His son ran the take/out and delivery pizza store for a few years in the Mountainview Square location and eventually moved to a vacant storefront in City Centre Mall, where it became a sit-in full-service restaurant. Shortly thereafter, Ron’s wife quit her job at the church, to run the restaurant when Travis got the opportunity to join the family legacy as a smelter worker for Rio Tinto. They sold the restaurant soon after Ron’s retirement from Rio Tinto in 2015.

As Ron was raised by a musically inclined father, he always had the knack for singing but never took it too seriously. Ron started singing publicly when Ron’s wife recognized his talent and signed him up in the church choir. “My wife signed me up without me knowing, I was upset at first but I’m happy she made me do it. […] I still don’t want to be a singer though,” Lechner said.

Though Ron was active with the church choirs and contributed his vocals when needed, he never really wanted to progress his singing career, until one year when the Telethon was looking for musical acts, Ron and his choir members formed the 50’s and 60’s cover band known as What’s His Name and the Other Guys, which lasted eight years. After a long run playing in other music groups, such as Midnight Sun and 24/7, Ron hung up the mic to have more time for the people around him.

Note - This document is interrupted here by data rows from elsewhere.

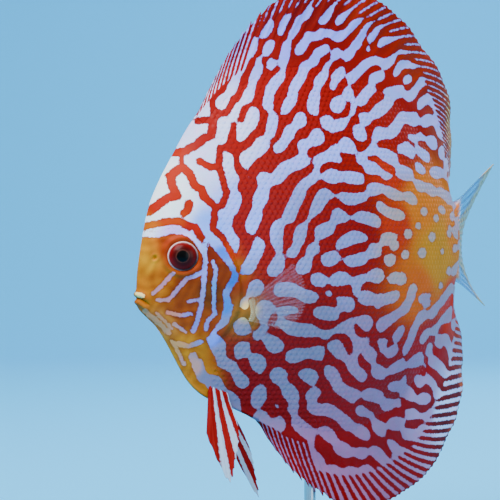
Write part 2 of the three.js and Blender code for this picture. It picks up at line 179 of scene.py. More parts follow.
def makePiece(name, points, quads, layers, material, node=None):
    # a mesh with its values at each point: numbers, or colours where they have three columns
    mesh = bpy.data.meshes.new(name)
    faces = [q[:3] if q[3] == q[0] or q[3] == q[2] else q for q in quads.tolist()]
    mesh.from_pydata(points.reshape(-1, 3).tolist(), [], faces)
    mesh.polygons.foreach_set("use_smooth", np.ones(len(faces), bool))
    for layer, values in layers.items():
        values = np.asarray(values, np.float32)
        if values.shape[-1] == 3 and values.size == 3 * len(mesh.vertices):
            attribute = mesh.attributes.new(layer, "FLOAT_COLOR", "POINT")
            padded = np.ones((len(mesh.vertices), 4), np.float32)
            padded[:, :3] = values.reshape(-1, 3)
            attribute.data.foreach_set("color", padded.ravel())
        else:
            attribute = mesh.attributes.new(layer, "FLOAT", "POINT")
            attribute.data.foreach_set("value", values.ravel())
    mesh.materials.append(material)
    mesh.update()
    piece = bpy.data.objects.new(name, mesh)
    bpy.context.scene.collection.objects.link(piece)
    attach(piece, "root")
    if node:
        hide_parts(*([node] if isinstance(node, str) else node))
    return piece


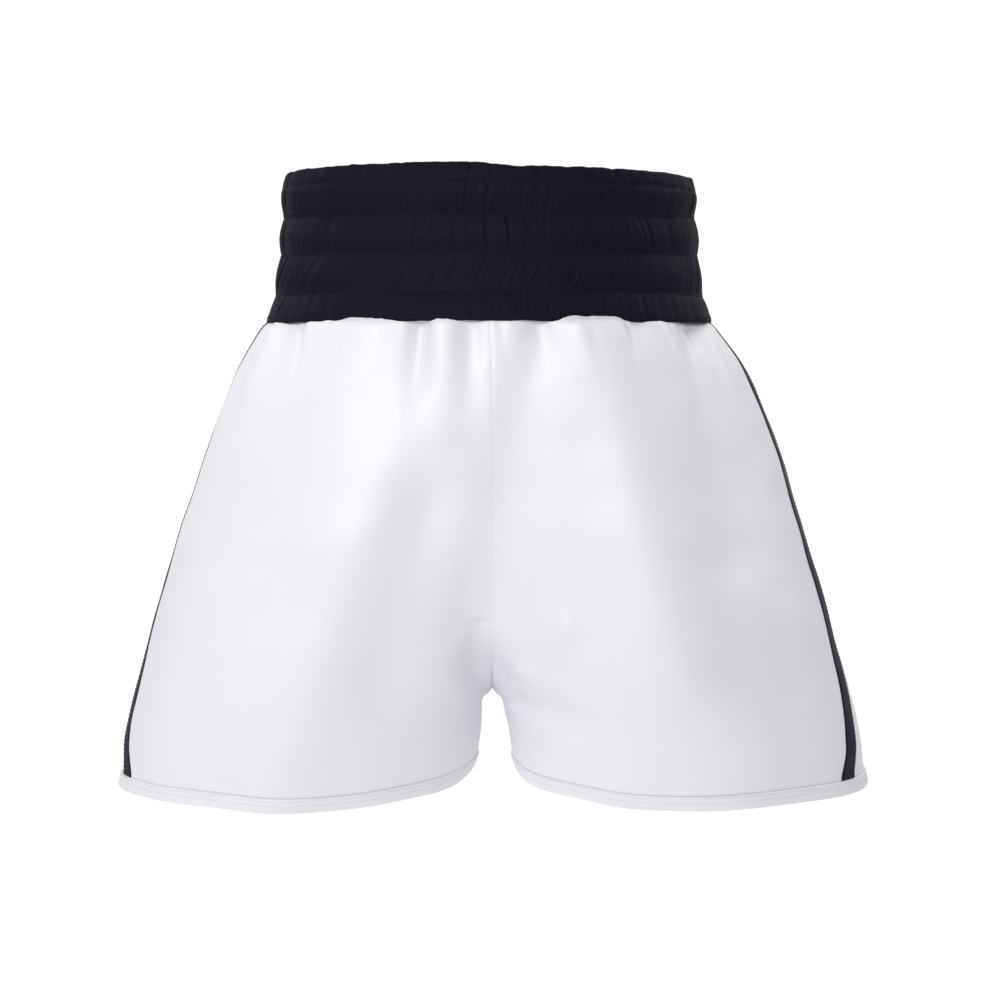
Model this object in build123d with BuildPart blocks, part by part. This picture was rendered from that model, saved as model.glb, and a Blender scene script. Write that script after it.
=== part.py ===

We would perform at weddings, telethons, and all-around Kitimat with our furthest trip out to Smithers. But after a while, the travelling got to be a lot; the bands were always trying to book gigs on the weekends which would take time away from my family. […] And we like to go camping on weekends or go out to a sunspot once a year,” Lechner said.

Passing on the musical gift, Ron’s sons are now also musicians themselves. Though his daughter doesn’t commit to the musical lifestyle like her brothers, she’s known to have a beautiful voice, like her father.

Now fully retired from all commitments since 2015, Ron still keeps himself busy and contributes to the community as he and his wife make lunches for the St. Anthony’s School hot lunch program, as well as volunteering for the church.

Now a grandfather with three kids, Ron and his wife hope to make it out to Portugal next year so they can show the kids where his wife’s parents grew up.

“We did a similar trip to Austria in 2016 with my Dad. Opa wanted to introduce his grandchildren to extended family members. He was also proud to show off his heritage.,” Lechner said

“We were supposed to go to Portugal last year to go see my wife’s family but travel restrictions put a damper on that. […] Hopefully next year we can go to though.”

Not leaving Kitimat anytime soon, Ron emphasized his gratitude to the community and how much he appreciates our town.

“I’m blessed to live here, the people are as kind as can be and I can’t see myself living anywhere else in the world,” Lechner said.